### Rows

— begin —

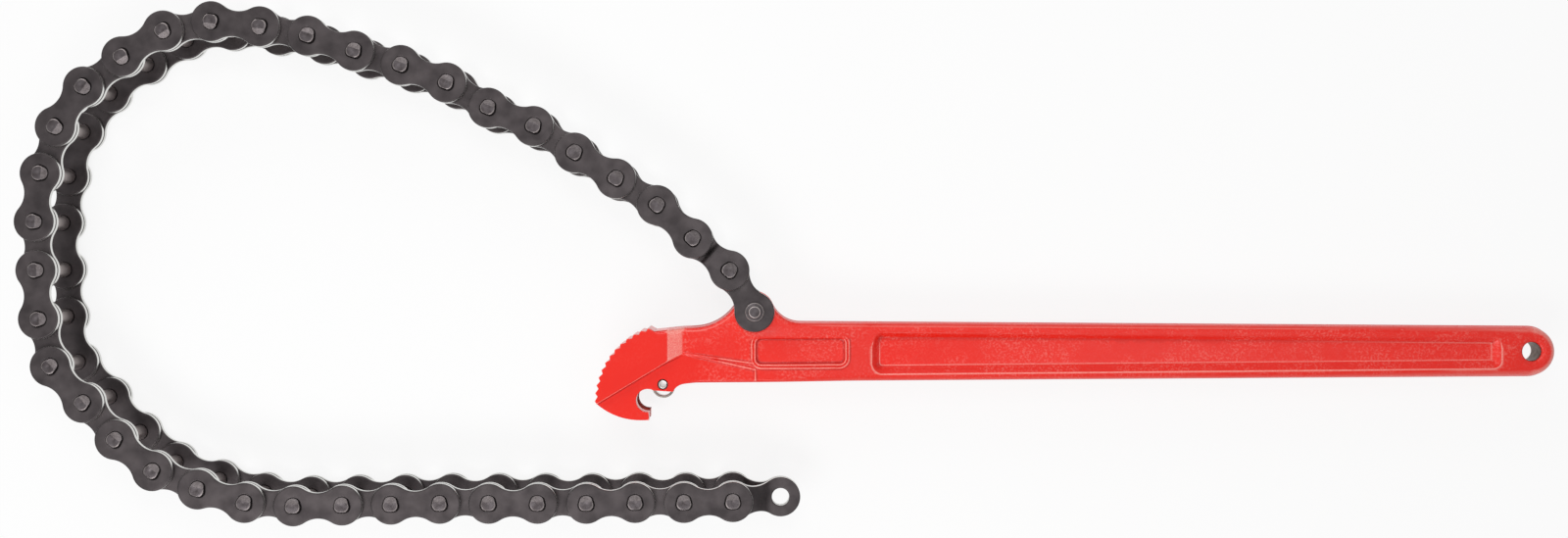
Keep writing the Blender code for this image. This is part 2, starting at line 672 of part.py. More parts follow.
def wrench_body():
    """Forging: the outline trimmed to its thickness, its handle edges eased, lines raised on it, and
    the panel, hollow, cheeks, slot and holes cut in."""
    blank = extruded("wrench_body", [body_outline()], -JAW_HALF_THICKNESS - OVERRUN,
                     JAW_HALF_THICKNESS + OVERRUN)
    body = combined(blank, [body_slab("body_slab")], "INTERSECT")
    body.name = "wrench_body"
    weigh_handle_edges(body.data)
    easing = body.modifiers.new("eased_edges", "BEVEL")
    easing.limit_method = "WEIGHT"
    easing.width = HANDLE_EDGE
    easing.segments = 1
    guides = [("raise_lines", raised_lines(), "UNION"),
              ("cut_panel", panel_cutter(), "DIFFERENCE"),
              ("cut_hollow", hollow_cutter(), "DIFFERENCE"),
              ("cut_cheeks", cheek_cutter(), "DIFFERENCE"),
              ("cut_slot", slot_cutter(), "DIFFERENCE"),
              ("cut_pivot", bore_cutter("cut_pivot", (0, 0), RIVET_RADIUS + FIT_GAP, PIVOT_SIDES), "DIFFERENCE"),
              ("cut_latch_pin", bore_cutter("cut_latch_pin", LATCH_PIN_CENTRE, LATCH_PIN_RADIUS + FIT_GAP,
                                            LATCH_PIN_STEPS), "DIFFERENCE"),
              ("cut_eyelet", eyelet_cutter(), "DIFFERENCE")]
    for name, guide, operation in guides:
        step = body.modifiers.new(name, "BOOLEAN")
        step.operation = operation
        step.solver = "EXACT"
        step.object = guide
        guide.display_type = "WIRE"
        guide.hide_render = True
        guide.parent = root
    return body


# Latch pieces

def spring_pin_mesh():
    """Rolled spring pin across the cheeks, with its slit towards the handle."""
    slit = LATCH_PIN_SLIT_DEGREES / 2
    outline = arc((0, 0), LATCH_PIN_RADIUS, slit, 360 - slit, LATCH_PIN_STEPS)
    outline += arc((0, 0), LATCH_PIN_RADIUS - LATCH_PIN_WALL, 360 - slit, slit, LATCH_PIN_STEPS)
    return take_mesh(extruded("pin_blank", [outline], -HEAD_HALF_THICKNESS, HEAD_HALF_THICKNESS))


def latch_ring_mesh():
    """Ring that hangs on the spring pin in the slot; its origin is on the pin's axis."""
    bore = LATCH_RING_RADIUS - LATCH_RING_WALL
    hang = (0, LATCH_PIN_RADIUS + FIT_GAP - bore)
    half = SLOT_WIDTH / 2 - FIT_GAP
    outlines = [circle(hang, LATCH_RING_RADIUS, LATCH_RING_SIDES), circle(hang, bore, LATCH_RING_SIDES)]
    return take_mesh(extruded("ring_blank", outlines, -half, half))


# Assembly

def add_empty(name, parent, x=0, turn=0):
    """Empty on a joint's axis; turning it about Z moves all that hangs on it."""
    empty = bpy.data.objects.new(name, None)
    empty.empty_display_size = PITCH / 2
    empty.parent = parent
    empty.location.x = x
    empty.rotation_euler.z = math.radians(turn)
    wrench.objects.link(empty)
    return empty


def add_piece(name, mesh, finish, parent, height=0, roll=0):
    """Named piece on its parent empty, lifted to its level and rolled about its length."""
    piece = bpy.data.objects.new(name, mesh)
    piece.parent = parent
    piece.location.z = height
    piece.rotation_euler.x = math.radians(roll)
    wrench.objects.link(piece)
    if not mesh.materials:
        mesh.materials.append(None)
    piece.material_slots[0].link = "OBJECT"
    piece.material_slots[0].material = material_for(name, finish)
    return piece


def add_chain():
    """Links from the pivot to the open eye, each on the empty of the one before."""
    outer, inner = outer_link_mesh(), inner_plate_mesh()
    offset, end = offset_link_mesh(), end_link_mesh()
    inner_height = sum(INNER_LEVEL) / 2
    parent, heading = root, 0
    for number, new_heading in enumerate(LINK_HEADINGS, 1):
        axis = add_empty(f"link_{number:02d}_axis", parent, PITCH if number > 1 else 0,
                         new_heading - heading)
        parent, heading = axis, new_heading
        roll = 0 if number > FLATS_TURN_AFTER_LINK else 180
        if number == 2:
            add_piece("offset_link", offset, BLACKENED_STEEL, axis, roll=roll)
        elif number == len(LINK_HEADINGS):
            add_piece("end_link", end, BLACKENED_STEEL, axis)
        elif number % 2:
            if number > 1:
                add_piece(f"outer_link_{number:02d}", outer, BLACKENED_STEEL, axis, roll=roll)
                continue
            add_piece("pivot_plate_front", inner, BLACKENED_STEEL, axis, inner_height)
            add_piece("pivot_plate_back", inner, BLACKENED_STEEL, axis, -inner_height)
            add_piece("pivot_pin", pivot_pin_mesh(), BLACKENED_STEEL, axis)
        else:
            add_piece(f"inner_plate_{number:02d}_front", inner, BLACKENED_STEEL, axis, inner_height)
            add_piece(f"inner_plate_{number:02d}_back", inner, BLACKENED_STEEL, axis, -inner_height)


def add_latch():
    for name, mesh in (("spring_pin", spring_pin_mesh()), ("latch_ring", latch_ring_mesh())):
        piece = add_piece(name, mesh, BRIGHT_STEEL, root)
        piece.location.x, piece.location.y = LATCH_PIN_CENTRE


def add_body():
    body = wrench_body()
    cutters.objects.unlink(body)
    wrench.objects.link(body)
    body.parent = root
    body.data.materials.append(material_for("wrench_body", RED_PAINT))


def stand_on_origin():
    """Move the whole wrench so that the origin lies below its middle, at the height it rests on."""
    depsgraph = bpy.context.evaluated_depsgraph_get()
    corners = [piece.evaluated_get(depsgraph).matrix_world @ vertex.co
               for piece in wrench.objects if piece.type == "MESH"
               for vertex in piece.evaluated_get(depsgraph).data.vertices]
    low = Vector([min(corner[axis] for corner in corners) for axis in range(3)])
    high = Vector([max(corner[axis] for corner in corners) for axis in range(3)])
    middle = (low + high) / 2
    root.location = (-middle.x, -middle.y, -low.z)
    bpy.context.view_layer.update()


clear_scene()
wrench = new_collection("flange_wrench")
cutters = new_collection("cutters")
root = add_empty("flange_wrench_axis", None)
add_body()
add_latch()
add_chain()
stand_on_origin()
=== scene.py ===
import json
import math

import bmesh
import bpy
import numpy as np
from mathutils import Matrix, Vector
from mathutils.geometry import delaunay_2d_cdt, tessellate_polygon


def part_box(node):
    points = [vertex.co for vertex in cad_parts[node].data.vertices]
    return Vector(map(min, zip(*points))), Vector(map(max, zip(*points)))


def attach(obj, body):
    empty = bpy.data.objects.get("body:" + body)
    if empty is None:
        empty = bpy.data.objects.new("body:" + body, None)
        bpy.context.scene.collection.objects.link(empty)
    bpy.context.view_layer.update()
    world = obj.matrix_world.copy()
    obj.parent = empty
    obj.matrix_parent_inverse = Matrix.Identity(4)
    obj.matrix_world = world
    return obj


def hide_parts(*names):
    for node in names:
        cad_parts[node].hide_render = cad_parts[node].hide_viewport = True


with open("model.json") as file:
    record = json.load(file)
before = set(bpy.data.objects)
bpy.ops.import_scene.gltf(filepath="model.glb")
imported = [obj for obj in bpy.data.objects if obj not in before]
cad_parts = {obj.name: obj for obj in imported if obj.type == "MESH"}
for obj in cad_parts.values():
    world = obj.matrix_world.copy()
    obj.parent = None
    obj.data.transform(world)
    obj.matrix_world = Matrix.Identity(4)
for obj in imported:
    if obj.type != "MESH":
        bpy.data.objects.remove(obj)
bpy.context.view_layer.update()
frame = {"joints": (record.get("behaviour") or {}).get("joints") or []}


# Pitch line of the chain: 38 links of 25.4 mm. The frame's hinges are the rivets' centres, from the one
# in the head to the last, and the open eye lies as far beyond the last link's middle as its rivet is
# before it. Every piece of a link is made in the link's own frame and then laid between two centres.
MM = 0.001
PITCH = 25.4 * MM
FLATS_TURN_AFTER_LINK = 12

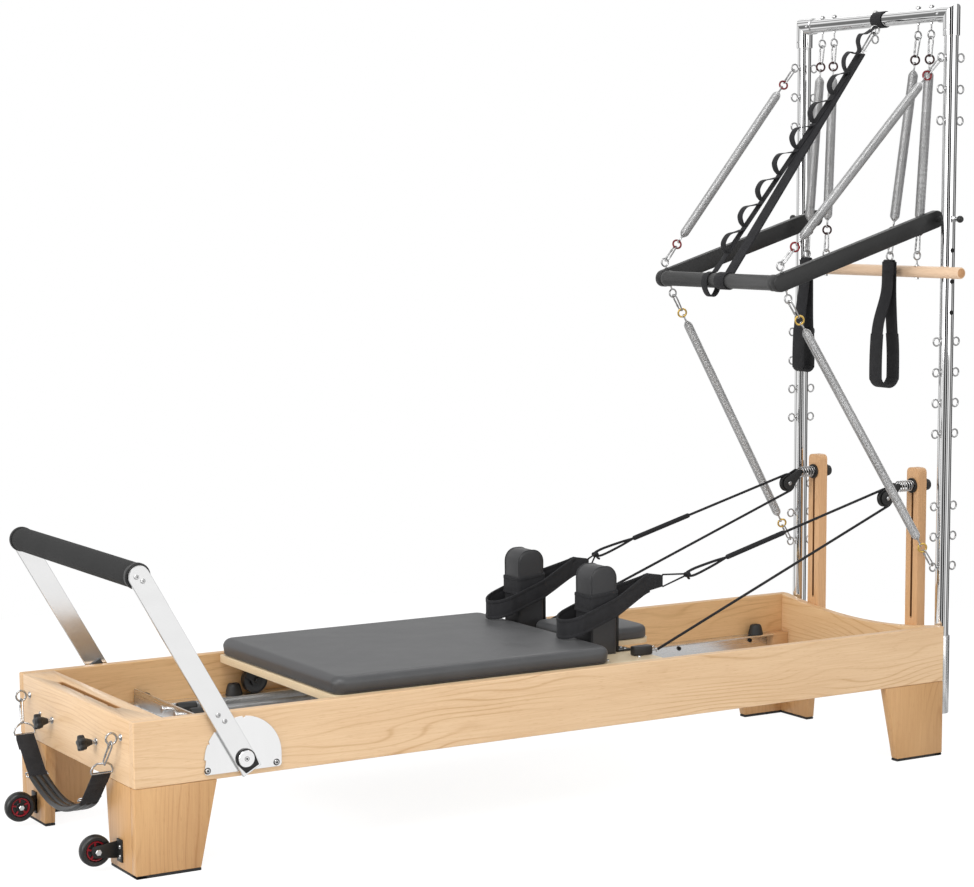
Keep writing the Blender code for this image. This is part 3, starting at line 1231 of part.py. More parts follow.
def build():
    """Make every piece, body by body."""
    side_rails()
    foot_end_board()
    tower_end_board()
    legs()
    tracks()
    spring_bar()
    quadrant_plates()
    wheel_brackets()
    risers()
    tower_posts()
    tower_top_bar()
    carriage_springs()
    ropes()
    stretch_strap()
    gaps = push_springs() + roll_bar_springs()

    foot_bar(body("foot_bar_body", (PIVOT_X, 0.0, PIVOT_Z)))
    axle_z = TRACK_TOP + GAP + ROLLER_RADIUS
    carriage = body("carriage_body", (CARRIAGE_X, 0.0, PLATFORM_TOP))
    carriage_platform(carriage)
    carriage_pad(carriage)
    headrest(body("headrest_body", (HEADREST_X, 0.0, PLATFORM_TOP + GAP)))
    for end, x in (("front", CARRIAGE_X + ROLLER_INSET), ("rear", CARRIAGE_X + PLATFORM_LENGTH - ROLLER_INSET)):
        for side, sign in SIDES:
            y = sign * ROLLER_Y
            roller(f"{side}_{end}_roller", x, y, body(f"{side}_{end}_roller_body", (x, y, axle_z)))
    for index, (side, sign) in enumerate(SIDES):
        shoulder_rest(side, sign, carriage)
        foot_loop(side, sign, carriage)
        wheel_at = (-WHEEL_STANDOFF, sign * WHEEL_Y, WHEEL_Z)
        transport_wheel(side, sign, body(f"{side}_wheel_body", wheel_at))
        star_knob(side, sign, body(f"{side}_knob_body", (0.0, sign * KNOB_Y, KNOB_Z)))
        pulley_block(side, sign, body(f"{side}_pulley_body", (FRAME_LENGTH, sign * RISER_Y, PULLEY_BOLT_Z)))
        sheave(side, sign, body(f"{side}_sheave_body", (PULLEY_X, sign * RISER_Y, PULLEY_Z)))
        pull_pin(side, sign, body(f"{side}_pin_body", (POST_X, sign * POST_Y, PUSH_PIVOT_Z)))
        top_y = TOP_EYES_Y[1] if sign < 0 else TOP_EYES_Y[4]
        loop_body = body(f"{side}_loop_body", top_seat(top_y))
        gaps += loop_spring(side, top_y, HAND_LOOP_Y[index], loop_body)
        hand_loop(side, HAND_LOOP_Y[index], loop_body)
    foot_strap(body("foot_strap_body", (STRAP_EYE_X, 0.0, STRAP_EYE_Z)))
    push_bar(body("push_bar_body", (POST_X, 0.0, PUSH_PIVOT_Z)))
    roll_down_bar(body("roll_down_body", (POST_X - ROLL_BAR_FORWARD, 0.0, ROLL_BAR_Z)))
    print(f"least gap of a spring to itself: {min(gaps) * 1000:.2f} mm")


build()
bpy.data.collections.remove(WORK)
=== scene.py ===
"""Pilates reformer with a spring tower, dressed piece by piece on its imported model.

The pieces are drawn in the bed's own frame, as a maker measures them: x runs from
the outer face of the foot end, y is 0 on the middle line with the near side at -y,
and z is 0 on the floor. Lengths are metres.
"""
import math

import bmesh
import bpy
from mathutils import Matrix, Vector


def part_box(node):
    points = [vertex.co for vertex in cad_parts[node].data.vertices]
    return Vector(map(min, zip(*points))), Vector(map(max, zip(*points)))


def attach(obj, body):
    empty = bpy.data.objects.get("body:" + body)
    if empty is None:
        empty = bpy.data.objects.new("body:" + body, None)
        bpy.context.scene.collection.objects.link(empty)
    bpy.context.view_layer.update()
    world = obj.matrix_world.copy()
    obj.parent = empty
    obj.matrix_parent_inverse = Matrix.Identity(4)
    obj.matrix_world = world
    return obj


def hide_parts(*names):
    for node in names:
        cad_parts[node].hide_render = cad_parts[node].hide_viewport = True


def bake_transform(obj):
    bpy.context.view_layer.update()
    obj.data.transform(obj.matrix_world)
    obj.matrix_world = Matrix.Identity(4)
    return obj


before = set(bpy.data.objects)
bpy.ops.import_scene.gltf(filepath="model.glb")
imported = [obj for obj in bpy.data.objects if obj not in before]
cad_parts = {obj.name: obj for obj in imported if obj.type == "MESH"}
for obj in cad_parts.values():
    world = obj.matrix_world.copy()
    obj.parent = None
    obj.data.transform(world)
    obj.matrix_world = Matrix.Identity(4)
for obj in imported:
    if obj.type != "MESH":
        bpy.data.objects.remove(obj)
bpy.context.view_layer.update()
NEAR_FAR = (("near", -1.0), ("far", 1.0))


# The studio: a pale floor that fades into a white background, three soft lamps and a
# camera at the height and distance of the photograph. Polished metal reflects a white
# room with a few dark upright flags, as studio chrome does.

def put(tree, socket, value):
    """Give an input a value, or a link from another node."""
    if isinstance(value, bpy.types.NodeSocket):
        tree.links.new(value, socket)
    elif value is not None:
        socket.default_value = value


def feed(tree, target, **values):
    """Fill a node's inputs by name, with an underscore for a space."""
    for name, value in values.items():
        put(tree, target.inputs[name.replace("_", " ")], value)


def node(tree, kind, *values, **settings):
    """Add a node: values fill its inputs in order, and a setting is a property or an input by name."""
    new = tree.nodes.new(kind)
    named = {}
    for key, value in settings.items():
        if key.replace("_", " ") in new.inputs:
            named[key] = value
        else:
            setattr(new, key, value)
    for socket, value in zip(new.inputs, values):
        put(tree, socket, value)
    feed(tree, new, **named)
    return new


def calc(tree, operation, *values, clamp=False):
    """Result of one operation on numbers and patterns."""
    return node(tree, "ShaderNodeMath", *values, operation=operation, use_clamp=clamp).outputs[0]


def remap(tree, value, low, high, first=0.0, last=1.0):
    """Pattern carried from one range to another."""
    return node(tree, "ShaderNodeMapRange", value, low, high, first, last).outputs[0]


def between(tree, share, first, second):
    """Colour between two others."""
    return node(tree, "ShaderNodeMix", share, data_type="RGBA", A=first, B=second).outputs["Result"]


def blend_steps(tree, fac, *stops):
    """Colour ramp of (place, grey or colour) stops."""
    ramp = node(tree, "ShaderNodeValToRGB", fac)
    while len(ramp.color_ramp.elements) < len(stops):
        ramp.color_ramp.elements.new(0.5)
    for element, (place, tone) in zip(ramp.color_ramp.elements, stops):
        element.position = place
        element.color = (*tone, 1.0) if isinstance(tone, tuple) else (tone, tone, tone, 1.0)
    return ramp.outputs["Color"]


def soft_lamp(name, place, aim, width, watts):
    """Square lamp with a diffuser, turned toward a point."""
    lamp = bpy.data.lights.new(name, "AREA")
    lamp.size = width
    lamp.energy = watts
    obj = bpy.data.objects.new(name, lamp)
    obj.location = place
    obj.rotation_euler = (Vector(aim) - Vector(place)).to_track_quat("-Z", "Y").to_euler()
    bpy.context.scene.collection.objects.link(obj)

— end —

The lines to return run from the one containing "1231 of part.py. More parts follow." down to the one containing "gaps = push_springs()"; give them exactly, both included, and no others.

### Task output
Keep writing the Blender code for this image. This is part 3, starting at line 1231 of part.py. More parts follow.
def build():
    """Make every piece, body by body."""
    side_rails()
    foot_end_board()
    tower_end_board()
    legs()
    tracks()
    spring_bar()
    quadrant_plates()
    wheel_brackets()
    risers()
    tower_posts()
    tower_top_bar()
    carriage_springs()
    ropes()
    stretch_strap()
    gaps = push_springs() + roll_bar_springs()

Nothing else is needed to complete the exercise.